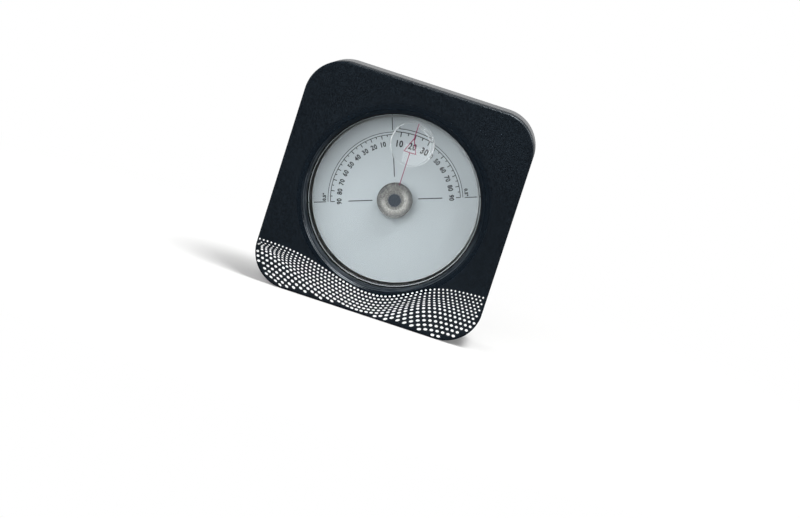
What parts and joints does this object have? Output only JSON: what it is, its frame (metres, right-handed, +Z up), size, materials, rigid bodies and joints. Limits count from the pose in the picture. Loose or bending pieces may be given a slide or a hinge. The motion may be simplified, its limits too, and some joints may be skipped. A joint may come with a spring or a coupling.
{
  "type": "inclinometer",
  "caption": "Free-standing inclinometer: square black housing with a round sealed capsule, a weighted card that turns on a pivot, and a clear lid with a magnifier.",
  "frame": {"origin": "middle of the underside of the housing", "axes": "+X to the right and +Z up as seen from the front, +Y from the front face into the housing"},
  "size_m": [0.075, 0.024, 0.075],
  "materials": {
    "black_plastic": "fine spark-eroded grain, bluish black",
    "black_steel": "black oxide",
    "foam": "closed-cell foam",
    "rubber": "matte",
    "clear_plastic": "clear moulded acrylic",
    "pale_plastic": "smooth pale moulding",
    "bush_plastic": "smoky translucent plastic",
    "dark_steel": "hardened, blued",
    "axle_steel": "ground",
    "brass": "turned",
    "card_aluminium": "pale satin coat with printed scale"
  },
  "bodies": {
    "housing": {"front_cover": "black_plastic", "housing_shell": "black_plastic", "housing_screws": "black_steel", "capsule_gasket": "foam", "seat_gasket": "foam", "capsule_lid": "clear_plastic", "lid_seal": "rubber", "capsule_cup": "pale_plastic", "front_bearing_bush": "bush_plastic", "front_pivot_cup": "dark_steel", "rear_bearing_screw": "brass", "rear_pivot_cup": "dark_steel", "bearing_lock_nut": "brass", "filler_screw": "brass", "filler_seal": "rubber", "expansion_diaphragm": "rubber", "diaphragm_ring": "pale_plastic"},
    "dial": {"dial_card": "card_aluminium", "dial_hub": "brass", "hub_washer": "brass", "dial_axle": "axle_steel", "counterweight": "brass"}
  },
  "joints": [
    {"name": "dial_swing", "type": "hinge", "parent": "housing", "child": "dial", "pos_m": [0, -0.004, 0.0375], "axis": [0, -1, 0], "continuous": true}
  ]
}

> _AIM_
Lines that include the word "materials" — how many are there in the data? Answer with the number alone.

> _SOLUTION_
2